The day came, for leaving Belgrade - with our date with my pen-friend in Timişoara, for the afternoon of said day. Back to Belgrade (Dunav) station, this time actually to travel, not to take pictures and annoy the guardians of the law. The train we had to get, left very early in the morning - to the point that forgoing a night in bed, and overnighting in the station waiting room, was necessary. Our train proved to be a long string of inobuses. We duly embarked, and motored lengthily for some 130 / 140 km through the flat and less-than-fascinating countryside north of the capital, encountering some steam on the way. Diversion came from the human element, too. The train was well-used, every seat taken and people travelling in the aisles. At a station en route, a party boarded, seemingly en route for a wedding or other celebration; one of them, a lady carrying on a tray, a cake lovingly and elaborately made, in the form of a cow. Heaven knows how she, standing up, preserved it intact in the crowded and oscillating-railbus circumstances, but she did - presumably, much practice had. If we'd been true gentlemen, we'd have offered a seat to her and her cake, I suppose - but perhaps better not to go there, especially forty years after the event. Also, our seat-neighbour for some of the run, proved to be a guy who had long ago emigrated to Canada, and was back on a visit to the old country. Hearing Q. and me talking in English, he introduced himself; was agreeable and entertaining company, and it was a pleasure for us, after several days' acute language frustration, to be able easily to converse with somebody else, in our own tongue. 

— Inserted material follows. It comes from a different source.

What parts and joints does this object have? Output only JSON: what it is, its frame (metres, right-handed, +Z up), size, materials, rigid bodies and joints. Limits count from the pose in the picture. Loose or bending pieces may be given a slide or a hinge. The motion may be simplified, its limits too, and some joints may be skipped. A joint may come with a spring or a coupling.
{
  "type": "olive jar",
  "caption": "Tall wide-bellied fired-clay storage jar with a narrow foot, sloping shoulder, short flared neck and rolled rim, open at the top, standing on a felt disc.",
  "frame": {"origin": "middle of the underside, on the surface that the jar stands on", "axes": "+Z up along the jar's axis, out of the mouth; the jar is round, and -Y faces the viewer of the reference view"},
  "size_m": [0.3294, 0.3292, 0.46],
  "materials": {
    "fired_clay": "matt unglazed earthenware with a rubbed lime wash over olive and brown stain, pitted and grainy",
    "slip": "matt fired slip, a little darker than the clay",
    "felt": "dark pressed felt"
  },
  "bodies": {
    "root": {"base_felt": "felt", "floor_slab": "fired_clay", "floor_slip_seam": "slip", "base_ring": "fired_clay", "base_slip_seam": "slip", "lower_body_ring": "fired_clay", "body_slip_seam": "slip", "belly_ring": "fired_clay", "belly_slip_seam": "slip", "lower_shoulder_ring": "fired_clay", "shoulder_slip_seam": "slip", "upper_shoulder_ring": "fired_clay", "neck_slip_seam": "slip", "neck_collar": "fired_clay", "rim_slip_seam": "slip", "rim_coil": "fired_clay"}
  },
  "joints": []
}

After the junction of Banatsko Miloevo, our inobus rake headed north-west in the direction of Subotica. We alighted, for a smart connection with the marvellous train called the "Bucureşti Express", between Rijeka (Jugoslavia) and Bucharest, capital of Roumania. Said Express was headed here, by a class 17 2-6-2T ( World War I- vintage ex-Hungarian class 342, bigger brother of the J 51, Hungarian 375). This loco hauled us to Kikinda, where another of the same class took over for the run east to Jimbolia, just over the border in Roumania. Doings in that country are told of in "Travellers' Tales" under that heading. Return homeward from Roumania, on the westbound "Bucureşti", recounted there likewise, up to "end of conscious experience of steam" - the above in reverse, at Jimbolia the Roumanian 230 ("P8") was relieved by a 17. (At the time of writing piece about Roumanian bash, I saw my memories of concurrent Jugoslavian ditto as too poor and incomplete, for an article about it, to be possible. Changes of mind are allowed, and happen.)

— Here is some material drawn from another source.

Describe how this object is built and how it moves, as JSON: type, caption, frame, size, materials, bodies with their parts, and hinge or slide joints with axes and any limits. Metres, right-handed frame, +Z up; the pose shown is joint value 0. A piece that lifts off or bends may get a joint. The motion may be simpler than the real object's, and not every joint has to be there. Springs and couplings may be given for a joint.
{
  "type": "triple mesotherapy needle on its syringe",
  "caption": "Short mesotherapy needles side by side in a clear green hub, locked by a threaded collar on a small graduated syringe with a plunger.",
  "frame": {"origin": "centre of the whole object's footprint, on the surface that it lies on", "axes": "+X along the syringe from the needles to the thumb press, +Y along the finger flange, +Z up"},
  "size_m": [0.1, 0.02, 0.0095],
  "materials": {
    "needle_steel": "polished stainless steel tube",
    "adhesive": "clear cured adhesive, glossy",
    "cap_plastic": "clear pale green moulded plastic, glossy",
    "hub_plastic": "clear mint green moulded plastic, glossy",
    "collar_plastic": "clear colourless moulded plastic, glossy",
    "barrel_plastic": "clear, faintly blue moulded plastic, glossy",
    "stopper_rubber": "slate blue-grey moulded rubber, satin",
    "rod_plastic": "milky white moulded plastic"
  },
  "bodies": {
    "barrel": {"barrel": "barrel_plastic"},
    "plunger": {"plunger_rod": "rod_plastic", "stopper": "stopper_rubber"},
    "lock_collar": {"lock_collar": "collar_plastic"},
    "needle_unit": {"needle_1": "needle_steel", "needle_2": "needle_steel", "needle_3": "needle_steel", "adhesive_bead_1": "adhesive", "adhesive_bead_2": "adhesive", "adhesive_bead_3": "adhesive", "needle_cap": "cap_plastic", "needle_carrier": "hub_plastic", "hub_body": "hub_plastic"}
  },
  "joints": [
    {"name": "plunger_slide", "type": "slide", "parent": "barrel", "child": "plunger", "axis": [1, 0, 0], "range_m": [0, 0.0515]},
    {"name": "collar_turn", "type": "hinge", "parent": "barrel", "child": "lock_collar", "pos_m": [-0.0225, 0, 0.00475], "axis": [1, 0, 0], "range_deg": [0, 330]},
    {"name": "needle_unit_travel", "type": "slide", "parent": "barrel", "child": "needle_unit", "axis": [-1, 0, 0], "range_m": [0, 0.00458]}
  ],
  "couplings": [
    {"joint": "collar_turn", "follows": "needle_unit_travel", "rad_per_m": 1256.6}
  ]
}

As recounted in Roumania piece, the "Bucureşti" spent a long night's journey behind J steam (understood from more diligent travellers as of that era, that at some point the 17 handed over to an 01) from the border via Subotica and Osijek, the main line and electric traction taking over not, I think, at Vinkovci as suggested in that article, but at the wonderfully-named junction of Strizivojna-Vrpolje. After several hectic days' Roumanian travelling, I was basically done-in, and oblivious to steamy joys in the dark hours - essentially, next thing I knew was arrival at Zagreb. At that city, the "Bucureşti" turned sharp left, to run to Rijeka via Ogulin. Ljubljana and home being my goal, trains were changed at Zagreb.

At that time, there was a non-electrified gap in the Zagreb - Ljubljana main line, just west of the former. On next westbound express, departure was behind a class 661 "Kennedy" diesel loco. If steam traction to the recommencing of the wires couldn't be had, this was felt to be the most pleasant alternative - rather nice to bag a bit of haulage by this class.

There followed some 120 km of pleasant, hilly scenery, to Ljubljana. I recall an enormous dump of withdrawn steam at Zapreić, a little west of Zagreb; and electric haulage starting again, at some now forgotten point. Change of trains again at Ljubljana. Some steam freight was observed in passing; the memory seems to supply ex-Austrian class 25 2-8-0 and 29 2-10-0, types then common in this north-western corner of the country, but unknown in the east. Q.'s final homegoing arrangements were different from mine; I made the connection at Ljubljana to my pre-booked seat on train for Ostend, and set off generally westward, alone. Electric traction through a feast of truly impressive mountain scenery in Jugoslavia to the border at Jesenice, and then in Austria - where a few weeks earlier, I had scored a bit poorly as regards "mountain magnificence"; Austrian steam was then holding out mostly in the more low-lying east of the country. Night fell approximately at the Austrian / German border. On the journey thoughts were entertained, regretting failure to make better use of gricing time and opportunity in the target countries; but don't we all do that, always?